When you arrive on race day, there will likely be racks set up for bikes. (I have heard of but never experienced races that have you bring your own or have racks that are on the ground – this doesn’t apply to those). For larger races the racks will likely be numbered – you can just find your spot. If they are not numbered, then you can choose your spot (possibly with some limitations – look for signs or ask a volunteer). If you have the opportunity to choose – consider:

  • What will be easy for you to remember so you can find your spot easily when tiredly approaching transition
  • Positioning within the line of bikes – do you want to be as far towards one side as possible?
  • Positioning within the overall layout – would you rather have farther to go to get to your bike or with your bike?
  • You could also consider people. Is there a buddy you want to be near? Do you want to avoid really serious people? Or be near them for the energy boost? etc…

When you have your spot, it is very likely that you should rack your bike so that it is hanging (or at least secured) by the seat, and facing towards you.
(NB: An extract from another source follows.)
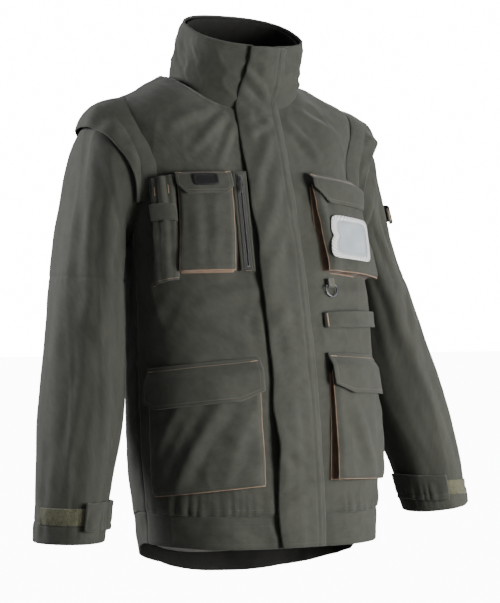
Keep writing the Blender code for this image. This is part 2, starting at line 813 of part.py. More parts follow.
def make_shoulder_cap(side):
    """A cloth shield over the shoulder that hides the sleeve's zip."""

    def point(s, t):
        degrees = lerp(-108, 108, s)
        reach = lerp(0.045, 0.150, math.cos(math.radians(degrees) * 0.80) ** 2)
        return on_sleeve(side, degrees, lerp(0.012, reach, t), lerp(0.0050, 0.0064, t))

    sheet(f"shoulder_cap_{side}", point, 12, 3, 0.0024, OLIVE)


def make_sleeve_pen_loop():
    def point(s, t):
        lift = 0.0035 + 0.013 * math.sin(math.pi * s)
        return on_sleeve("left", lerp(26, 40, s), lerp(0.285, 0.315, t), lift)

    sheet("sleeve_pen_loop", point, 6, 1, CLOTH * 0.8, OLIVE)


# ---------------------------------------------------------------- assembly
def main():
    cutters = {side: armhole_cutter(side) for side in SIDES}
    make_body(cutters)
    make_hem()
    make_collar()
    make_front_zip()
    make_storm_flap()
    make_chest_zip()
    for name in POCKETS:
        make_pocket(name)
        make_flap(name)
    make_label()
    make_pen_pocket()
    make_id_window()
    make_side_loop()
    make_d_ring()
    for side in SIDES:
        make_sleeve(side)
        make_armhole_zips(side)
        make_shoulder_cap(side)
    make_sleeve_pen_loop()


clear_scene()
PARTS = new_collection("work_parka")
CUTTERS = new_collection("cutters")
main()
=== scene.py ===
"""The looks of the work parka: cloth, folds, stitching, trims, materials and the studio."""

import math

import bmesh
import bpy
import numpy as np
from mathutils import Matrix, Vector


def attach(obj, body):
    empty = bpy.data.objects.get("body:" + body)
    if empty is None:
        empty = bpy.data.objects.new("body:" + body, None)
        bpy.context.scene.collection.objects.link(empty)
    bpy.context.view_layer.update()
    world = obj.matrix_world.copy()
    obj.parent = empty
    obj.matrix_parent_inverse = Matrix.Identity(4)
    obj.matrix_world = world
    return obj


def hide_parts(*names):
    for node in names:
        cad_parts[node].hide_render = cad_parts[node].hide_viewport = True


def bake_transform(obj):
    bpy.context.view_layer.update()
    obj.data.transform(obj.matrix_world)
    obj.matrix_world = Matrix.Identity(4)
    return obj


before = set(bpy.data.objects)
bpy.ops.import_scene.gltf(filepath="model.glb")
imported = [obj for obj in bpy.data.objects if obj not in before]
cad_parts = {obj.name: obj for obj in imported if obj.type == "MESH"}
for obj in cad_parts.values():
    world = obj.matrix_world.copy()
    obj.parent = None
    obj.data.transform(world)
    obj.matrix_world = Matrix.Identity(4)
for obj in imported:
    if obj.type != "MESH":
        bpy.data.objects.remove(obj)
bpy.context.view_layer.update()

# ---------------------------------------------------------------- sizes shared with the frame, in metres
SHELL = 0.003
LINING = 0.0015
LINING_DEPTH = 0.009
CLOTH = 0.002
SEAM_ANGLE = 0.15

# front z, side z, back z, half width, side y, back y, from the hem to the neck
BODY_LEVELS = (
    (-0.724, -0.722, -0.789, 0.193, -0.085, 0.062),
    (-0.580, -0.580, -0.600, 0.203, -0.075, 0.086),
    (-0.400, -0.400, -0.400, 0.199, -0.065, 0.098),
    (-0.295, -0.295, -0.290, 0.196, -0.050, 0.106),
    (-0.211, -0.205, -0.195, 0.193, -0.028, 0.112),
    (-0.145, -0.120, -0.110, 0.198, -0.008, 0.110),
    (-0.095, -0.042, -0.045, 0.210, 0.002, 0.102),
    (-0.060, -0.012, 0.000, 0.160, 0.004, 0.092),
    (-0.040, 0.008, 0.027, 0.104, 0.000, 0.080),
)
HEM_SEAM = 0.044
# angles round the back, and how much lower the hem hangs there
TAIL_DROPS = (
    (90, 97, 110, 130, 150, 180, 210, 240, 270),
    (0.012, 0.027, 0.027, 0.020, 0.009, 0, -0.008, 0, 0),
)
SQUARENESS = 0.8
ARC_RADIUS = 2.140
ARC_CENTRE = (1.9087, -0.8399)
THROAT = -0.052
ZIP_FOOT = -0.705
FRONT_EDGE = 0.0125
TAPE_INNER = 0.0022
COLLAR_TOP = {"half_width": 0.0965, "half_depth": 0.072, "centre_y": -0.035, "height": 0.092, "dip": 0.032}
ARMHOLE = {"y": 0.012, "z": -0.148, "half_y": 0.072, "half_z": 0.112}

# outer x, outer z, inner x, inner z, centre y, half depth, from the shoulder to the cuff
SLEEVE_RINGS = (
    (0.256, -0.070, 0.203, -0.266, 0.016, 0.078),
    (0.274, -0.150, 0.205, -0.272, 0.022, 0.082),
    (0.300, -0.260, 0.206, -0.287, 0.012, 0.082),
    (0.322, -0.345, 0.211, -0.345, -0.008, 0.082),
    (0.338, -0.430, 0.219, -0.430, -0.030, 0.080),
    (0.358, -0.523, 0.234, -0.523, -0.055, 0.080),
    (0.377, -0.620, 0.265, -0.620, -0.082, 0.068),
    (0.385, -0.700, 0.281, -0.700, -0.094, 0.060),
)
SIDES = {"right": -1, "left": 1}
CUFF_DROP = {"right": 1.014, "left": 0.986}
CUFF_TILT = {"right": 0.0, "left": 0.016}
ELBOW_SEAM = 0.44
CUFF_SEAM = 0.955
TAB_ANGLES = {"right": (86, 178), "left": (104, 196)}
TAB_HEIGHT = {"right": (-0.650, -0.690), "left": (-0.630, -0.668)}
TAPE_ANGLES = {"right": (13, 96), "left": (52, 114)}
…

Some races have you alternate bike directions, which also makes it easier for people to alternate which side of the rack they are on so you have a little more space.

Prepping your bike

Once your bike is racked, you can set it up for your ride. Load any water and other drinks you will want. If you want snacks, you can put them in a bag or tape items such as a gel to the center bar. I often then hang my helmet on a handle bar or set it between the aero bars. In the helmet I will put my sunglasses, a beanie if I’m wearing one under my helmet, and a snack or tools if there is something I wanted to carry in my tri suit or bike jersey. With this set up, you could potentially have everything you want for the bike portion on the bike itself – except your cycling shoes unless you clip them in (see below).

Layout options for items on the ground next to your bike

Most likely, you will have quite a small amount of space to set up your other items next to your bike. A good way to arrange your space is to use a small towel, or to fold a larger towel – very roughly about 1 X 2 feet in size. This is mostly to claim your space and to organize on, though it’s possible you would also want to use your towel.
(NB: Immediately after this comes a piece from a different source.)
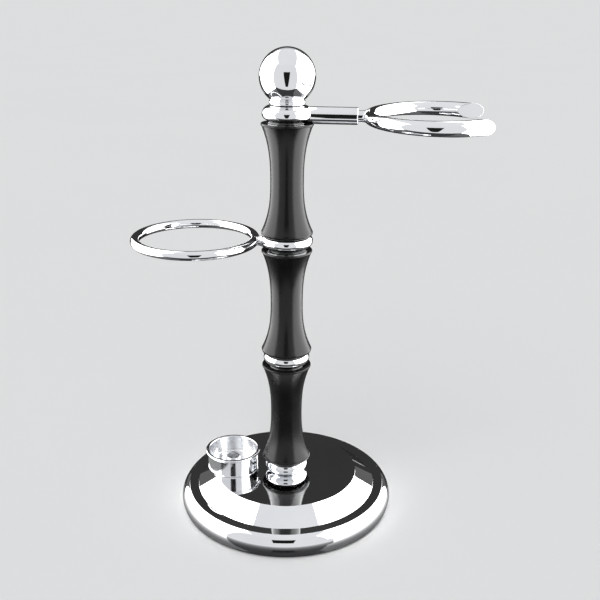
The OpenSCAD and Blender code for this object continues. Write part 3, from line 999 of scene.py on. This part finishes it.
def tent_walls(white, grey, dark, cloth):
    """The two side walls; the left one's front stretch is cloth."""
    for name, x, start in (("left", -TENT_X, LEFT_WHITE_FROM), ("right", TENT_X, TENT_FRONT)):
        lit = [(start, TENT_LOW), (SIDE_END, TENT_LOW), (SIDE_END, GREY_TOP_Z),
               (WALL_END, GREY_TOP_END_Z), (WALL_END, TENT_TOP), (start, TENT_TOP)]
        side_card("tent_" + name, x, lit, white)
        under = [(SIDE_END, TENT_LOW), (WALL_END, TENT_LOW),
                 (WALL_END, GREY_TOP_END_Z), (SIDE_END, GREY_TOP_Z)]
        side_card("tent_grey_" + name, x, under, grey)
        side_card("tent_dark_" + name, x, rectangle(WALL_END, TENT_LOW, TENT_BACK, TENT_TOP), dark)
    corner = rectangle(TENT_FRONT, TENT_LOW, LEFT_WHITE_FROM, TENT_TOP)
    side_card("tent_left_front", -TENT_X, corner, cloth)


def light_tent():
    """A half-metre light tent with a painted dark floor reflection, a dark back and a camera in front."""
    white = glow("tent_side", (1.0, 1.0, 1.0), SIDE_LIGHT)
    pale = glow("tent_top", (0.97, 0.98, 1.0), CEILING_LIGHT)
    cloth = glow("tent_front", (0.98, 0.985, 1.0), CLOTH_LIGHT)
    dark = graded_glow("tent_dark", DARK_FROM_Z, DARK_TO_Z, DARK_LIGHT, DARK_TOP_LIGHT)
    unlit = glow("tent_camera", (1.0, 1.0, 1.0), CAMERA_LIGHT)
    grey = glow("tent_grey", (1.0, 1.0, 1.0), GREY_LIGHT)
    tent_walls(white, grey, dark, cloth)
    front = rectangle(-TENT_X, TENT_LOW, TENT_X, TENT_TOP)
    upright_card("tent_front_wall", TENT_FRONT, front, cloth)
    upright_card("tent_front_flap", FLAP_Y, rectangle(FLOOR_REFLECTION_LEFT, 0, FLOOR_REFLECTION_RIGHT, FLAP_TOP), cloth)
    upright_card("tent_back_wall", TENT_BACK, rectangle(-TENT_X, 0, TENT_X, TENT_TOP), dark)
    ceiling = [(-CEILING_X, TENT_FRONT), (CEILING_X, TENT_FRONT),
               (CEILING_END_X, CEILING_END), (-CEILING_END_X, CEILING_END)]
    level_card("tent_ceiling", TENT_TOP, ceiling, pale)
    roof = rectangle(-ROOF_X, TENT_FRONT, ROOF_X, CEILING_END)
    level_card("tent_roof", TENT_TOP + ROOF_GAP, roof, white)
    level_card("tent_under", TENT_LOW, rectangle(-TENT_X, TENT_FRONT, TENT_X, TENT_BACK), cloth)
    # Painted reflection: a dark polished card just above the floor, seen in reflections in place of the
    # pale floor.
    floor_reflection = rectangle(FLOOR_REFLECTION_LEFT, FLOOR_REFLECTION_FRONT, FLOOR_REFLECTION_RIGHT, TENT_BACK)
    level_card("tent_floor_reflection_card", FLOOR_REFLECTION_Z, floor_reflection, painted_floor_reflection())
    outline = [(CAMERA_X - CAMERA_TOP_W / 2, CAMERA_TOP_Z), (CAMERA_X + CAMERA_TOP_W / 2, CAMERA_TOP_Z),
               (CAMERA_X + CAMERA_FOOT_W / 2, CAMERA_FOOT_Z), (CAMERA_X - CAMERA_FOOT_W / 2, CAMERA_FOOT_Z)]
    upright_card("tent_camera_outline", TENT_FRONT + CAMERA_GAP, outline, unlit)


def floor():
    """Plain pale floor, which the reflections don't see; they see the painted dark floor reflection
    instead.
    """
    size = 60
    mesh = bpy.data.meshes.new("floor")
    mesh.from_pydata([(x, y, 0) for x, y in rectangle(-size, -size, size, size)], [], [(0, 1, 2, 3)])
    n = Nodes("floor_paper")
    n.set(Roughness=0.9, Specular_IOR_Level=0.0)
    n.colour(n.noise(4, 2), (0.88, 0.88, 0.875), (0.90, 0.90, 0.895))
    mesh.materials.append(n.material)
    thing = add_object("floor", mesh)
    thing.visible_glossy = False


def lights():
    """Even studio light: a pale sky, which the chrome sees past the tent, and a soft sun."""
    world = bpy.data.worlds.new("studio")
    bpy.context.scene.world = world
    world.use_nodes = True
    sky = world.node_tree.nodes["Background"]
    sky.inputs["Color"].default_value = (0.97, 0.98, 1.0, 1)
    sky.inputs["Strength"].default_value = 0.62
    key = bpy.data.lights.new("soft_key", "SUN")
    key.energy = 0.9
    key.angle = math.radians(50)
    thing = add_object("soft_key", key)
    thing.rotation_euler = (math.radians(38), math.radians(-22), 0)
    thing.visible_glossy = False


def camera():
    """Camera at the viewing angle worked out for the stand."""
    place_at = (0, -0.2878, 0.1865)
    pitch, yaw, roll = math.radians(19.9), math.radians(0.96), math.radians(0.51)
    forward = Vector((math.sin(yaw) * math.cos(pitch), math.cos(yaw) * math.cos(pitch), -math.sin(pitch)))
    level = Vector((math.cos(yaw), -math.sin(yaw), 0))
    upright = level.cross(forward)
    right = level * math.cos(roll) + upright * math.sin(roll)
    up = upright * math.cos(roll) - level * math.sin(roll)
    data = bpy.data.cameras.new("camera")
    data.lens = 50.68
    data.sensor_width = 36
    data.clip_start, data.clip_end = 0.01, 200
    thing = add_object("camera", data)
    turn = Matrix((right, up, -forward)).transposed().to_4x4()
    thing.matrix_world = Matrix.Translation(place_at) @ turn
    bpy.context.scene.camera = thing


camera()
make_base()
make_spools()
make_collars()
make_rod()
make_knob()
make_ring_stem(make_ring())
make_sleeve()
make_fork()
make_cup()
make_cup_screw()
dress_kept_nodes()
floor()
light_tent()
lights()
bpy.context.scene.view_settings.view_transform = "Standard"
Items to consider putting on the towel are:

  • Water bottle (to rinse feet after the swim before bike socks)
  • Running number (if not required on the bike)
  • Running shoes
  • Food if you want anything for the run – to throw in your pocket as you get started
  • Hat or visor for running
  • Socks for running if changing socks at T2.
  • Cycling shoes (some people put these on their bike and are able to put their feet in them once they are riding. Nice idea for some, I don’t think I’m even flexible much less coordinated enough, but if you want to learn the skill, make sure you have mastered it first! Don’t try this one for the first time on race day).
  • Sunscreen if you will want to reapply in between events
  • Something for anti-chaffing. You probably want to use this when you put on your wetsuit to avoid neck rubs, but perhaps you also will want to reapply to areas vulnerable on the bike and run.

After you exit the transition area

When you are set up, grab your swim stuff and head to the start. Make sure you have everything you will need if the transition area will be closed off, such as wetsuit, cap, goggles, earplugs, and possibly shoes to wear. You may want shoes on to get to the start and could leave them with a friend before the start if you have a spectator, or even wear super cheap shoes that you throw away.

T1

After the swim, leave everything you don’t need for the bike at the transition area. Put them definitely within your area so that you do not encroach on the space of others. Under your bike location is probably a good bet, or behind your towel area.

Grab your bike stuff, make sure you buckle your helmet, and you’re off on the bike.

T2

When you return, go back to the same area and rack your bike. This time you can put it in the opposite way (at least that seems to be fine at most races and feels a bit quicker).

Change as needed and you’re off again. The second transition is usually quicker, and once your running shoes are on, most of the other items can be dealt with as you are moving. For example, if you have a race belt, you can grab it and clip it in place while you are moving.

Practice

You can practice transitions in your training. I think the most important part (and recognizing that I’m not speed demon) is to think through what you want for each leg of the race and to make sure it is easily accessible. Most likely you are prone to want to have more available than you will actually use or need. If it seems like you have a number of ‘oh, I may want this’s’ around, then cut them in half and you will probably not notice (ie, sunscreen, anti-chaffe, etc – you probably will not want to take the time for such things).

Most important, in my opinion, is just to have fun with it and get faster over time, if that’s a goal. I think transitions are what make triathlon’s so fun – it is the most ridiculous part of the whole ordeal AND it means you are done with the prior portion and on to the next!